The applicant is the owner of the property in dispute. Between 2009 and 2013, first and second respondents were selling stands on applicant’ immovable property. Applicant would obtain interdicts to stop them from their unlawful conduct See for example HC 1487/2009. The first and second respondents are clearly repeat offenders who are constantly and consistently disrespecting the orders of this court. Applicant has different plans in mind for its property that do not match the on-going illegal activities that are being carried out by the first, second, fourth and fifth respondents. First and second respondents in particular and fourth and fifth respondent’s conduct is hampering applicant from exercising its full and unfettered legal rights over its own property. Further, it is applicant’s submission that it is unable to develop the property in terms of that subdivision permit as the property became the subject of several litigation processes arising out of the fraudulent transfer of its property by second respondent to first respondent

URGENCY

It was contended that the matter is urgent in that applicant stands to lose everything in the event that the second respondent continues to have the property developed and altered from its original form as the applicant has different plans altogether with regards to the property. Further it was submitted that the matter can not wait the observance of the normal procedure and time frames set by the rules as to do so would render negatively the relief sought and will deny applicant the right to exercise its unhindered rights of ownership over its own property.

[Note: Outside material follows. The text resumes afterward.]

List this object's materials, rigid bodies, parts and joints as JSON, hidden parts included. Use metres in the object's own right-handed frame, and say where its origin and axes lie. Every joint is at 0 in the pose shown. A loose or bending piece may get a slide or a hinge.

The applicant stated that the eight day delay period is not inordinate. The Founding Affidavit was signed in South Africa and this took some time. Also the Founding Affidavit contains an explanation for the delay. The need to act arose on 22 September 2023 and this application was filed on 3 October 2023. Applicant’s lawyers had to visit the property before drafting papers.

On the foregoing, applicant averred that the matter is urgent and deserves urgent intervention by this court. Applicant has treated this matter as urgent in that soon after being alerted of the illegality on 22 September, the applicant quickly contacted its lawyers who immediately started investigations.

IRREPARABLE HARM

It is applicant’s argument that if the property continues to be altered applicant will not be able to restore it to be as such. If first and second respondents were to continue demolishing natural hills erecting bridges and roads and cutting down trees on the property, the replacement of the vegetation will cost the applicant huge sums of money which will leave applicant out of pocket as the illegal structures will need to be removed.

Furthermore, as the first and second respondents continue to dupe people by selling to them illegal stands through fourth and fifth respondents and on social media which land can never be transferred to them, first and second respondent will not be able to pay them back. This will result in irreparable harm to applicant, as it may well be dragged into legal proceedings with third parties and have to incur unnecessary legal expenses because of first, second fourth and fifth respondent’s illegal conduct.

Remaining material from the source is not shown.